Economia

Guerra in Volkswagen, il patriarca Piech si dimette

Ha dovuto lasciare il campo al suo (ex) delfino, Martin Winterkorn

Redazione Ansa

Alla fine il patriarca non l'ha spuntata e ha dovuto lasciare il campo al suo (ex) delfino. Ferdinand Piech, presidente del consiglio di sorveglianza del gruppo Volkswagen, si è dimesso dopo lo scontro al calor bianco degli ultimi giorni con l'ad Martin Winterkorn. Innovatore, vulcanico e spregiudicato, 12 (o 13) figli da quattro mogli diverse, il 78enne Piech è unanimemente considerato il salvatore e fautore del successo di questi anni della Volkswagen, alla cui guida arrivò nel 1993 quando il gruppo era in rosso e che ha poi portato a insidiare la giapponese Toyota come primo produttore mondiale. Nipote del leggendario Ferdinand Porsch, inventore del 'Maggiolino', Piech muove i suoi primi passi nell'azienda di famiglia, per poi passare all'Audi, dove lancia la trazione integrale Quattro e ne diviene presidente alla fine degli anni '80. Quando passa alla Volkswagen trasforma 'l'auto del popolo', voluta da Hitler per motorizzare gli operai tedeschi come aveva fatto Ford negli Stati Uniti, in un gruppo mondiale con un portafoglio di marchi prestigiosi quali Lamborghini, Bentley, Ducati e Bugatti. Solo l'Alfa Romeo, da tempo ambita, gli sfugge più volte.

L'ad di Fiat Marchionne nel 2012 rimanda al mittente l'ultimo approccio usando anche il dialetto piemontese: "Monsu' Piech, lassa perde, va cante' 'nt n'autra cort''. Ma l'Alfa è solo una pietra mancante in una corona ricchissima. Una grande e decisiva battaglia il manager l'aveva vinta nel 2008 contro l'altro ramo della famiglia che stava tentando la scalata della Porsche alla Volkswagen. Finì con la casa sportiva quasi sull'orlo del fallimento che entrò quindi a far parte del gruppo di Wolgsburg (sebbene tecnicamente l'acquisizione fu un takeover della piccola sulla grande) e un Piech ancora più lanciato. Ma la corsa del grande 'vecchio' si è arrestata nei giorni scorsi. Ad aprire le ostilità era stato lui: affermando il 10 aprile a Spiegel di essere "distante" da Winterkon che pure aveva appoggiato negli scorsi anni. Ma questa volta Piech era rimasto solo.

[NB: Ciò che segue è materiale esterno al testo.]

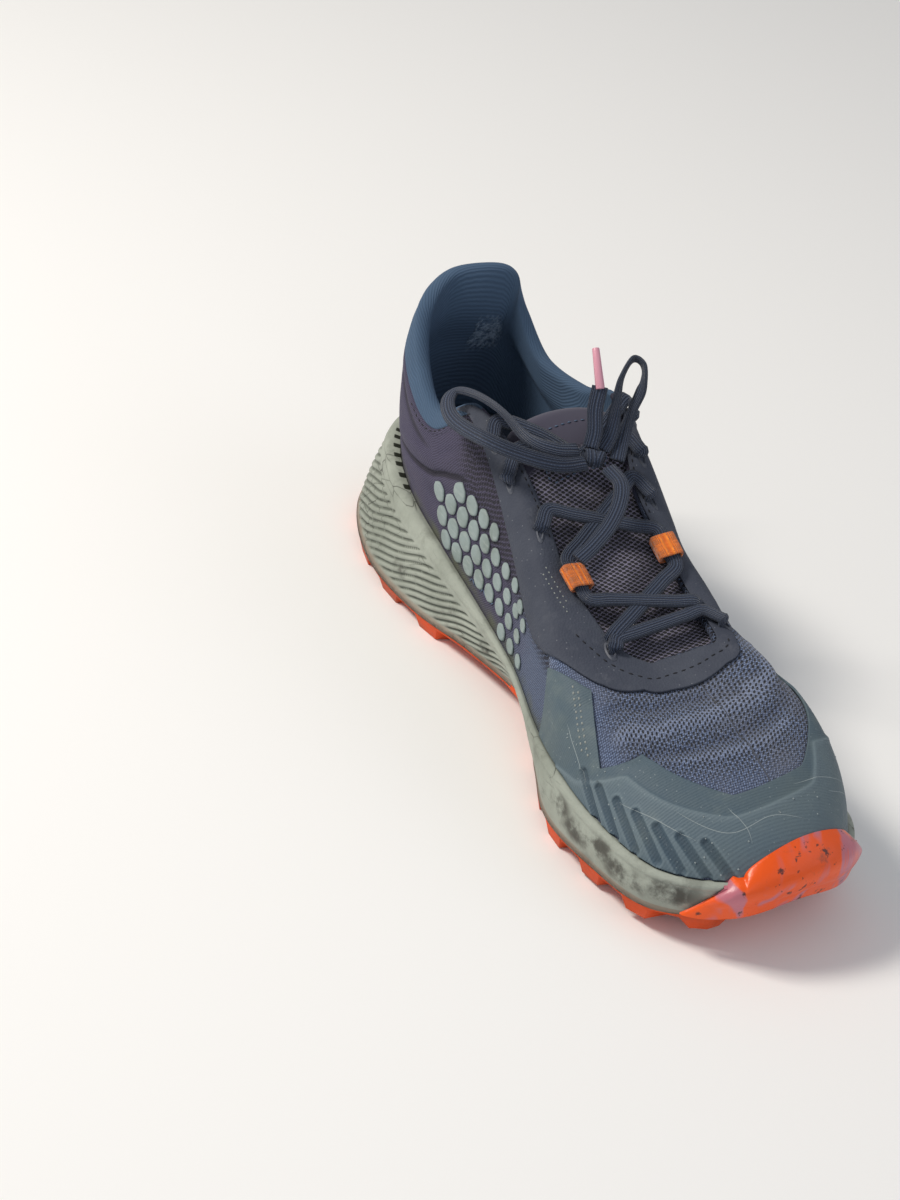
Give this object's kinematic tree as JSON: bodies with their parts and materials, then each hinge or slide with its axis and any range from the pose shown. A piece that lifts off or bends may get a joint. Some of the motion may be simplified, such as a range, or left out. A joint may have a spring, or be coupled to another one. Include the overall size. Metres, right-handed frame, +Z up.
{
  "type": "running shoe",
  "caption": "Worn right trail running shoe with a lugged sole, ribbed foam midsole, hollow mesh upper, toe guard, webbing lace loops and a tied bow",
  "frame": {"origin": "on the floor under the middle of the shoe's box", "axes": "+Z up, toe towards -Y, outer side of the right foot towards -X"},
  "size_m": [0.1043, 0.3134, 0.1331],
  "materials": {
    "midsole_foam": "moulded foam, dusty and scuffed",
    "outsole_rubber": "moulded tread rubber, dirty",
    "footbed": "knitted cover on foam",
    "upper_mesh": "engineered mesh, dusty",
    "toe_film": "welded film, scuffed",
    "eyestay_film": "welded film",
    "tongue_mesh": "coarse spacer mesh",
    "lace": "woven flat lace",
    "webbing": "woven webbing",
    "aglet": "heat-shrunk plastic sleeve"
  },
  "bodies": {
    "root": {"midsole": "midsole_foam", "outsole": "outsole_rubber", "toe_bumper": "outsole_rubber", "insole": "footbed", "upper": "upper_mesh", "toe_guard": "toe_film", "eyestay": "eyestay_film", "tongue": "tongue_mesh", "lace_crossing_front": "lace", "lace_crossing_middle": "lace", "lace_crossing_top": "lace", "webbing_loop_outer": "webbing", "webbing_loop_inner": "webbing", "lace_knot": "lace", "lace_bow_outer": "lace", "lace_bow_inner": "lace", "lace_end_inner": "lace", "lace_end_outer": "lace", "aglet": "aglet"}
  },
  "joints": []
}
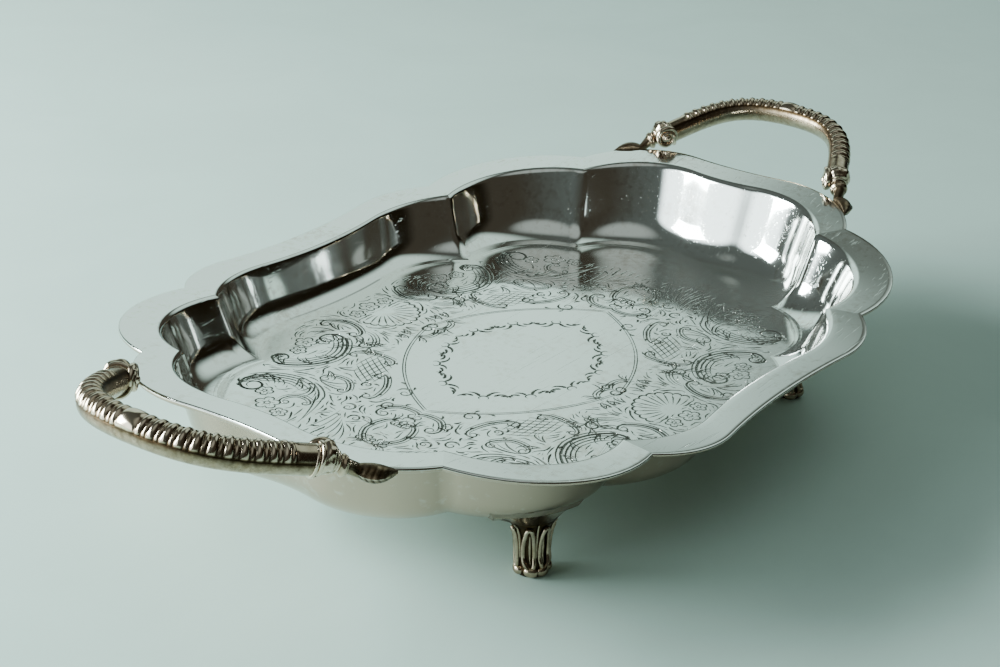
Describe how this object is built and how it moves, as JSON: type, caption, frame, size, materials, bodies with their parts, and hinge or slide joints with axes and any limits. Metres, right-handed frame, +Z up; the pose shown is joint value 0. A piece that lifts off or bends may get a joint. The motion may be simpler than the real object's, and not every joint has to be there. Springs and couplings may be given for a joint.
{
  "type": "serving tray",
  "caption": "Footed silver-plated serving tray with a lobed rim, an engraved well, gadrooned loop handles and cast leaf feet.",
  "frame": {"origin": "on the table, under the middle of the tray, in the plane of the soles of the feet", "axes": "+X along the tray's length to the right handle, +Y to the back long side, +Z up"},
  "size_m": [0.4576, 0.2516, 0.0879],
  "materials": {
    "bright_silver_plate": "polished, with fine scratches",
    "toned_silver_plate": "worn and tarnished in the recesses",
    "solder": "dull"
  },
  "bodies": {
    "root": {"tray_body": "bright_silver_plate", "handle_left_face": "toned_silver_plate", "handle_left_back": "toned_silver_plate", "handle_right_face": "toned_silver_plate", "handle_right_back": "toned_silver_plate", "foot_front_left": "toned_silver_plate", "foot_front_right": "toned_silver_plate", "foot_back_left": "toned_silver_plate", "foot_back_right": "toned_silver_plate", "foot_solder": "solder", "handle_solder": "solder"}
  },
  "joints": []
}
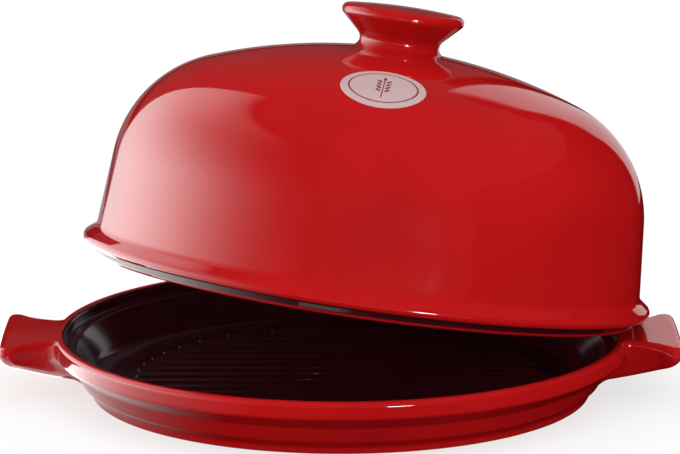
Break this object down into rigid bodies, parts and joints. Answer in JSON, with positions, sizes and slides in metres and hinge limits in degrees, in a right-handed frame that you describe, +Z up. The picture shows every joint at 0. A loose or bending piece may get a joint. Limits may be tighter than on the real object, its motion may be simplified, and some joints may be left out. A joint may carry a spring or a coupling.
{
  "type": "bread cloche",
  "caption": "Round stepped baking dish with two flared handles under a high domed lid with a mushroom knob and a plain medallion; the lid rests tilted open on one handle.",
  "frame": {"origin": "centre of the dish's flat underside, on the surface it stands on", "axes": "+Z up; the two handles lie along X; the lid leans down towards +X and a little towards +Y; its medallion faces -Y, the front"},
  "size_m": [0.338, 0.2946, 0.1924],
  "materials": {
    "dish_glaze": "glossy red glaze outside, near-black aubergine glaze inside the rim",
    "lid_glaze": "glossy red glaze",
    "knob_glaze": "glossy red glaze",
    "medallion_transfer": "satin grey-pink, fired on"
  },
  "bodies": {
    "dish": {"dish": "dish_glaze"},
    "lid": {"dome": "lid_glaze", "knob": "knob_glaze", "medallion": "medallion_transfer"}
  },
  "joints": [
    {"name": "lid_lift", "type": "slide", "parent": "dish", "child": "lid", "axis": [0, 0, 1], "range_m": [0, 0.15]}
  ]
}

La famiglia Porsch (che insieme al presidente del consiglio di sorveglianza detiene il 53% delle azioni) aveva definito le sue parole come una "posizione personale non concordata". Inoltre anche il governo della Bassa Sassonia, che ha una quota del 20% in Vw, ha espresso sostegno a Winterkorn senza riserve, e segnali simili erano arrivati dai sindacati (che come da tradizione hanno dei posti nel board) e dal fondo sovrano del Qatar, socio del gruppo. Nemmeno i segnali e le parole distensive giunte nei giorni seguenti (ma anche un faccia a faccia nella residenza di Piech a Salisburgo) hanno contribuito a rasserenare il clima in vista dell'assemblea del 5 maggio. La conclusione è arrivata così con un secco comunicato.

Via con effetto immediato e fuori dal board anche l'ultima moglie Ursula. A Piech subentra il vice presidente Berthold Huber che peraltro è il rappresentante del potente sindacato dei metalmeccanici Ig Metall.